The jury resumed deliberations on June 16 and discussed the case for the entire day. At 4:45 p.m., the foreperson reported to the court that they were deadlocked, and the judge declared a mistrial.

Calls to scrap the China Initiative are mounting. At last week’s media briefing, John Yang of Asian Americans Advancing Justice-AAJC urged the U.S. attorney’s office to drop Hu’s case and asked the Biden administration to declare a moratorium on new cases under the initiative. And a day after the judge declared a mistrial, Reps.
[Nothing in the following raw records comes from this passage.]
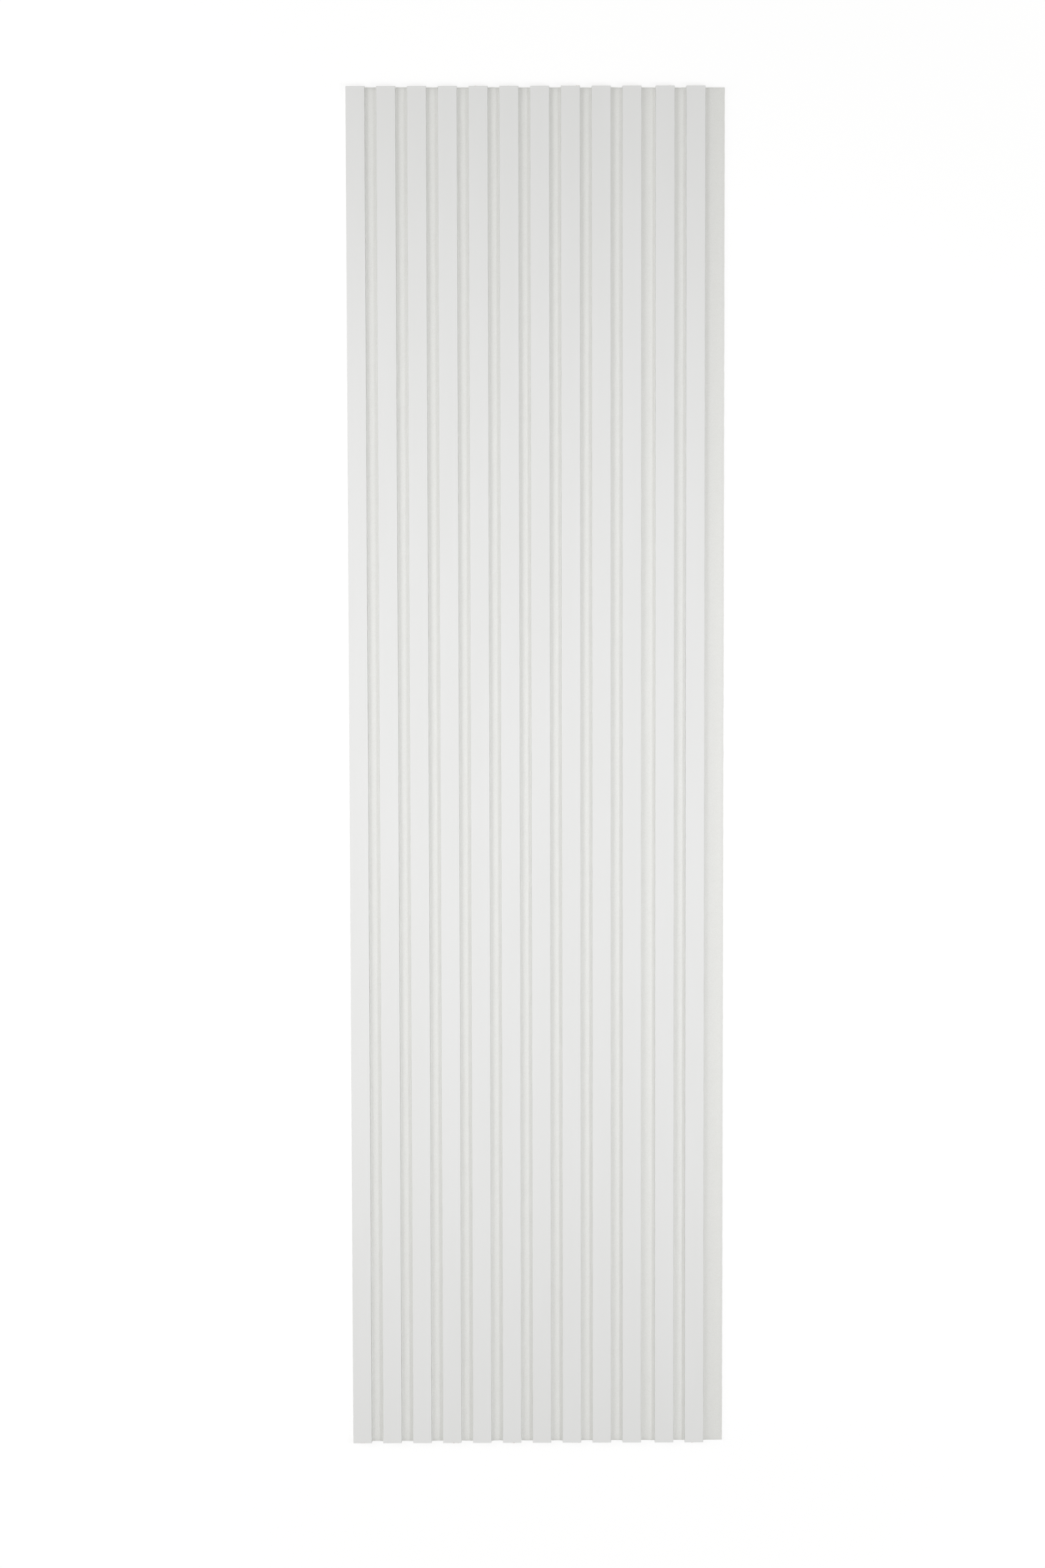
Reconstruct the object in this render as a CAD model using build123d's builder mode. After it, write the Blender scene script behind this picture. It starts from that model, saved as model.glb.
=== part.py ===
from build123d import *
import os

# Slat wall panel, lying on its back with its face up. Sizes are in millimetres.
# X runs across the slats, Y runs along them and Z is up, out of the panel's face.
# The origin is the middle of the back face, where the panel meets the wall.

# Sizes of the whole panel
panel_length = 2175.0
slat_count = 12

# The slats: wood fibre strips wrapped in a smooth white film, glued to the felt
slat_width = 30.0
slat_thickness = 12.0
slat_front_radius = 0.5

# The spacing: even gaps, and one wider gap, counted from the left edge
slat_gap = 18.6
wide_gap = 22.5
wide_gap_number = 10

# The backing: one mat of pressed felt, bare in a strip beyond the last slat
felt_thickness = 9.0
flange_width = 31.5

# The gaps from left to right, and the width that they give the panel
gaps = [wide_gap if number == wide_gap_number else slat_gap for number in range(1, slat_count)]
panel_width = slat_count * slat_width + sum(gaps) + flange_width
left_edge = -panel_width / 2


def slat_middle(number):
    """X of the middle of a slat: past the slats and the gaps to its left."""
    return left_edge + (number - 0.5) * slat_width + sum(gaps[: number - 1])


def finish(piece, name):
    """Name a finished piece and write it to its own file."""
    piece.part.label = name
    export_step(piece.part, f"parts/{name}.step")


os.makedirs("parts", exist_ok=True)

# Backing felt: a flat mat with square-cut edges, as long as the slats
with BuildPart() as backing_felt:
    with BuildSketch(Plane.XY):
        Rectangle(panel_width, panel_length)
    extrude(amount=felt_thickness)

finish(backing_felt, "backing_felt")

# Slats: a section with rounded front arrises, run along the panel and sawn square at both ends
for number in range(1, slat_count + 1):
    seat = Plane(origin=(slat_middle(number), 0, felt_thickness), x_dir=(1, 0, 0), z_dir=(0, -1, 0))

    with BuildPart() as slat:
        with BuildSketch(seat) as section:
            Rectangle(slat_width, slat_thickness, align=(Align.CENTER, Align.MIN))
            fillet(section.vertices().group_by(Axis.Y)[-1], radius=slat_front_radius)
        extrude(amount=panel_length / 2, both=True)

    finish(slat, f"slat_{number:02d}")
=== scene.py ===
"""Finishes the slat wall panel: satin film, pressed felt, and a plain white studio."""
import math

import bpy
from bpy.props import FloatProperty, FloatVectorProperty, IntProperty, PointerProperty
from mathutils import Euler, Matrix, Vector, noise


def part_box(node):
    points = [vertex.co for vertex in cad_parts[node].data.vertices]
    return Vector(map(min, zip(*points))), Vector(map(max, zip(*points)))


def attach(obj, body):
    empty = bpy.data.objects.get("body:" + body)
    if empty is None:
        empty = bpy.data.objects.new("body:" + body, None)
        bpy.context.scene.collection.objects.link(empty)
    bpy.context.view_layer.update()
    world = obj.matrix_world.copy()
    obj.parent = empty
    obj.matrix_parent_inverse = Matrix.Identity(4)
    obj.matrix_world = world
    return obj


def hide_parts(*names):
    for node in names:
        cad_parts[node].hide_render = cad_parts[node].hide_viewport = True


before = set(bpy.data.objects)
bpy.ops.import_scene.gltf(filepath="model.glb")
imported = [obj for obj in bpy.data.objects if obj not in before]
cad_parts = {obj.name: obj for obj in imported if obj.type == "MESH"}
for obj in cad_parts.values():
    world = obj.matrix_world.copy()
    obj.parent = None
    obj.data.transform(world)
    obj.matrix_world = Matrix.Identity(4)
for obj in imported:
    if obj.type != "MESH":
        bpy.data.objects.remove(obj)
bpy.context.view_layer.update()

bl_info = {
    "name": "Slat Wall Panel Finish",
    "version": (1, 0, 0),
    "blender": (4, 5, 0),
    "location": "3D View > Sidebar > Slat Panel",
    "description": "Finishes a white slat wall panel and lights it in a plain studio",
    "category": "Object",
}

BODY = "root"
FELT_NODE = "backing_felt"
SLAT_NODES = sorted(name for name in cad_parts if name.startswith("slat_"))

# The frame's own sizes, in metres: the felt's box, and each slat's low and high corner
FELT_LOW, FELT_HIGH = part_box(FELT_NODE)
SLAT_BOXES = [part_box(name) for name in SLAT_NODES]
SLAT_WIDTH = SLAT_BOXES[0][1].x - SLAT_BOXES[0][0].x
SLAT_THICKNESS = SLAT_BOXES[0][1].z - SLAT_BOXES[0][0].z
PANEL_LENGTH = FELT_HIGH.y - FELT_LOW.y

# Places across the panel closer than this, in metres, are the same place
SAME_PLACE = 1e-6

# The film and the board, in metres: how the detail is spaced, and how deep the saw's marks are
DRIFT_SIZE = 0.05
BOARD_FIBRE_SIZE = 0.0004
BOARD_CLUMP_SIZE = 0.0025
CHIP_SPACING = 0.007
GLOSS_SPACING = 0.012
SAW_MARK_DEPTH = 0.0001

# How much the gloss varies, and how rough the bare board is
GLOSS_RANGE = 0.08
BOARD_ROUGHNESS = 0.9

# The felt's fibres: which ways they lie in degrees, and in metres how their lines bend
FIBRE_ANGLES = (0.0, 60.0, 120.0)
FIBRE_TURN = 17.0
STIR_SIZE = 0.006
STIR_REACH = 0.003

# The felt's cut edges: how their layers and fuzz are spaced in metres, and how much of the
# fibres' bend the layers take
LAYER_SIZE = 0.0004
FUZZ_SIZE = 0.0005
EDGE_BEND = 0.2

# The felt's broad clouding is this many times the size of the fine
BROAD_MOTTLE = 8

# Where each noise goes over from none to all of its effect
DRIFT_STEP = (0.3, 0.7)
GRAIN_STEP = (0.35, 0.65)
CHIP_STEP = (0.56, 0.74)
FIBRE_STEP = (0.5, 0.72)
FELT_STEP = (0.25, 0.62)

# How squarely a face has to look along the slat to be sawn board, and upward not to be cut felt
SAWN_STEP = (0.6, 0.8)
CUT_STEP = (0.75, 0.35)

# The first noise's share where two are added: the board's fibres and clumps, the felt's fine and
# broad clouding, its clouding and fibres, and its layers and fuzz
BOARD_FIBRE_SHARE = 0.7
FINE_SHARE = 0.85
CLOUDING_SHARE = 0.7
LAYER_SHARE = 0.55

# The felt's soft gloss: how rough it is, how much rougher its fibres are, how strong it is, and
# the sheen's strength and roughness
FELT_ROUGHNESS = 0.5
FIBRE_ROUGHNESS = 0.1
FELT_SPECULAR = 0.4
FELT_SHEEN = 0.08
SHEEN_ROUGHNESS = 0.5

# Noise is drawn out along the slats in the film, and along the layers in the felt's cut edges
DRAWN_OUT = 0.16

# The felt mesh's rounded edges: stations as shares of the softness, how many softnesses stay clear
# inside them, how full the rounding is, and the levels of the rings round the rim, from the back
# (0) to the face (1)
EDGE_SHARES = (0.12, 0.4, 1.0)
CLEAR_INSIDE = 1.3
ROUNDING = 0.6
RIM_LEVELS = (0.82, 0.6, 0.36, 0.14)

# How the felt wanders, in metres: the spacing along its ends, its right side and its face, and how
# far it moves on from the back to the face. The seeds keep the three apart.
END_WANDER = 0.012
SIDE_WANDER = 0.02
FACE_WANDER = 0.03
DEPTH_WANDER = 0.004
END_SEED, SIDE_SEED, FACE_SEED = 3.0, 9.0, 1.0

# The right side, in shares of the raggedness: how far it wanders, and how far inside it stays
SIDE_SHARE = 0.7
SIDE_INSET = 0.5

# The wandering's finer waves: how fast they fade, how much finer each is, and how many there are
WANDER_FADE = 0.6
WANDER_RATIO = 2.0
WANDER_OCTAVES = 3

# The skew and the wandering fade inward from the ends and the side by this power
EDGE_FADE = 8

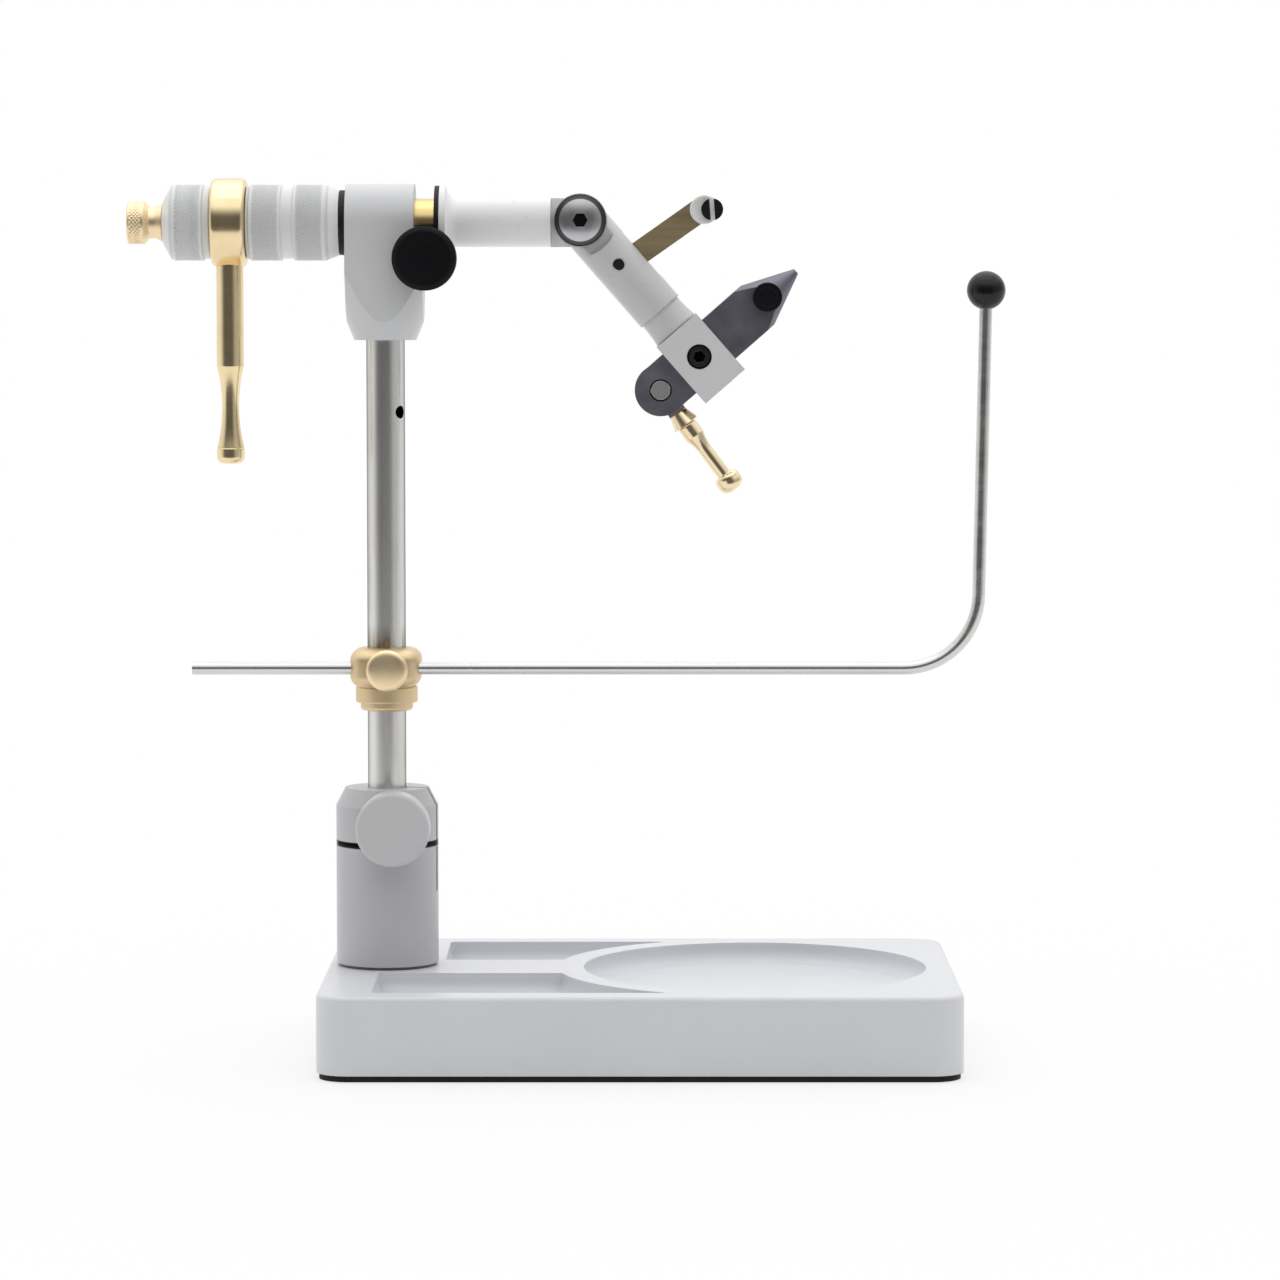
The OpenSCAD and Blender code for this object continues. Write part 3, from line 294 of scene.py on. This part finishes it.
def ground_bar(name, colour, stain, along, rough, streak=0.93, grazing=1.0, bored=None):
    """Centreless ground bar: faint streaks along it and a little stain.

    streak is how dark the streaks are, and grazing the metal's reflection at its edges, as a share of
    what it would be. bored names a post whose inside, where a hole crosses it, has painted shade, and which
    is tarnished for a few millimetres above the cradle, where hands and water reach it.
    """
    look = Look(name)
    streaks = look.stretched(420.0, 5.0, along, 3, 0.5)
    patches = look.stretched(147.0, 30.0, along, 4, 0.6)
    base = look.shades(streaks, colour, (0.3, streak), 0.5, (0.7, 1.03))
    tint = look.mix(look.span(patches, 0.0, 0.55, 0.5, 0.78), base, stain)
    if bored:
        tarnish = (0.30, 0.235, 0.15)
        bore_shade = (0.03, 0.03, 0.03)
        reach = 6 * MM
        skin = 0.25 * MM
        height = look.place()["Z"]
        low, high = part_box("cradle_body")
        worn = look.both(look.span(height, 0.0, 1.0, high[2] + reach, high[2]),
                         look.math("GREATER_THAN", height, low[2]))
        tint = look.mix(look.both(worn, look.span(streaks, 0.0, 1.0, 0.44, 0.6)), tint, tarnish)
        # Painted shade inside the post where the hole crosses it
        tint = look.round_shade(tint, bored, along, -skin, bore_shade)
    return look.finish(tint, look.span(streaks, *rough, 0.35, 0.65),
                       look.surface(streaks, 0.3, 0.001 * MM, 0.12 * MM),
                       Metallic=1.0, Specular_Tint=(grazing, grazing, grazing, 1.0))


def plastic(name, colour, rough=(0.34, 0.5), grain=900, depth=0.02 * MM, edge=0.2 * MM, shine_level=0.5):
    """Moulded or blackened surface with a fine grain."""
    look = Look(name)
    haze = look.noise(120, 5, 0.6)
    tint = look.shades(haze, colour, (0.3, 0.8), 0.55, (0.85, 1.35))
    normal = look.surface(look.noise(grain, 4, 0.6), 0.4, depth, edge)
    return look.finish(tint, look.span(haze, *rough, 0.3, 0.7), normal, Specular_IOR_Level=shine_level)


def slotted_screw(name, colour, slot_highlight, node, slot, deep, lean):
    """Blackened screw head with a painted highlight on its slot's floor.

    slot is its width, deep how far below the head's face the painted highlight starts, and lean its tilt.
    """
    look = Look(name)
    low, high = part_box(node)
    centre = (low + high) / 2
    place = look.place()
    along_x = look.math("MULTIPLY", look.math("SUBTRACT", place["X"], centre[0]), math.cos(lean))
    along_z = look.math("MULTIPLY", look.math("SUBTRACT", place["Z"], centre[2]), math.sin(lean))
    beside = look.math("ABSOLUTE", look.math("ADD", along_x, along_z))
    # Painted highlight: the slot's floor is coloured bright, below the head's face
    inside = look.both(look.math("LESS_THAN", beside, slot / 2),
                       look.math("GREATER_THAN", place["Y"], low[1] + deep))
    haze = look.noise(260, 5, 0.6)
    dark = look.shades(haze, colour, (0.3, 0.8), 0.6, (0.85, 1.4))
    light = look.ramp(haze, [(0.3, tone(slot_highlight, 0.9)), (0.7, slot_highlight)])
    normal = look.surface(look.noise(1400, 3), 0.2, 0.003 * MM, 0.12 * MM)
    return look.finish(look.mix(inside, dark, light), look.span(haze, 0.3, 0.42, 0.3, 0.7), normal,
                       Specular_IOR_Level=0.4)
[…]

Ted Lieu, Mondaire Jones, and Pramila Jayapal requested that the Justice Department’s inspector general investigate the FBI’s conduct in the case.

“The FBI has a long history of using racial, ethnic, and national origin bias as a proxy for national security threats,” said Brennan Center for Justice fellow Michael German, speaking at the media briefing. “This case is a perfect example of the problems with this type of approach.” German, a former FBI agent, added that the China Initiative creates pressure on agents to bring cases.

The Hu case is now being touted by the Chinese government as an example of U.S. malfeasance. “The false accusations expose the U.S. intelligence community’s usual ploy of investigation based on presumption of guilt,” foreign ministry spokesperson Zhao Lijian said at a press conference Tuesday.

The assistant U.S. attorneys who prosecuted the case did not respond to The Intercept’s request for comment.

Chandler is happy to see people questioning the case but still gets angry when she thinks about what happened.

After she was dismissed from jury duty last week, she found Hu’s GoFundMe page, which his wife started to cover his legal fees, and donated $20. She believes the government now owes Hu an apology and that the University of Tennessee should offer him his job back. As Chandler put it, “He deserves so much, this man, with what was done to him.”